1. List topics covered in this class that duplicated coverage in other classes you have taken. Which other classes?
2. Suggest one topic to be added to this class. Why?
3. Suggest one topic to be omitted from this class. Why?

1. Duplicated coverage:
   • Paging, caching, page faults, virtual memory, TLB: COEN 171
   • C coding
   • Network topology: COEN 020 or 030, BIEN 112
   • Boot sequence: COEN 171
   • Software testing: COEN 191
   • Much of COEN 020, but not in as much depth
   • Cryptography: Intro to Algorithms
   • Process scheduling, process control block, context switching: BIEN 112
   • Security and protection: BIEN 121
   •  
2. Add:
   • History, workings, and differences of commercial operating systems
   • Wireless networking
   • Tutorial on C programming and suggest a book
   • File compression
   • CISCO
   • Last chapter of the book
   • More on Internet communication across a network
   • Embedded and real-time OS
   • Explain sockets, if you expect us to use them for homework
   • Another practical application like GNU Privacy Guard
   • RAID
   • Data streams
   • Study an actual operating system to see how it all comes together
   • How hacks are done
   • More on networking
   • Shell scripting and Unix commands
   •  
3. Omit:
   • Much of the memory management: Overlaps COEN 171
   • Networking: leave more time for OS
   • Protection/access matrix
   • Do NOT omit networking
   • Nothing (-2)
   • Much of file management or file system implementation. Perhaps focus on Chapter 11 and go lightly on Chapter 10.
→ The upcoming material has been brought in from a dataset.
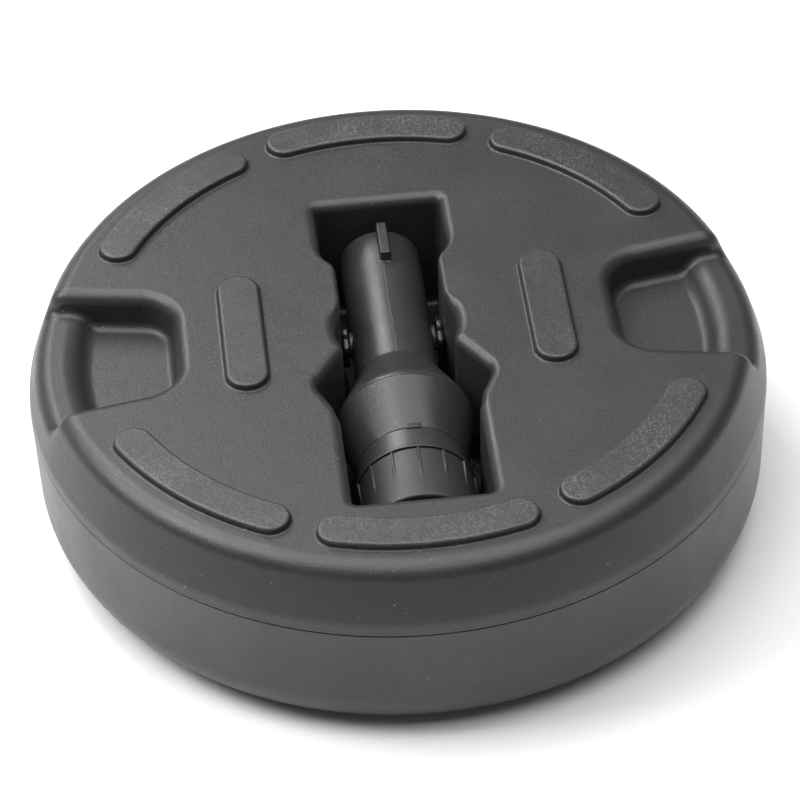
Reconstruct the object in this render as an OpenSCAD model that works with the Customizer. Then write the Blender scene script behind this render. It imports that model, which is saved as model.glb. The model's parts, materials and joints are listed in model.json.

   • Details on CPU scheduling, page replacement, etc. I can learn them on my own. Other material needed help.
   • SSL & HTTP are networking applications, not OS
   • Less process stuff, perhaps deadlocking
   •  
   • I'm surprised no one listed assessment surveys, including this question :-)

I appreciate your responses. It appears that we might leave most of the memory management part to COEN 171, leaving this class time to do more justice to networking, since this is supposed to be a networking class.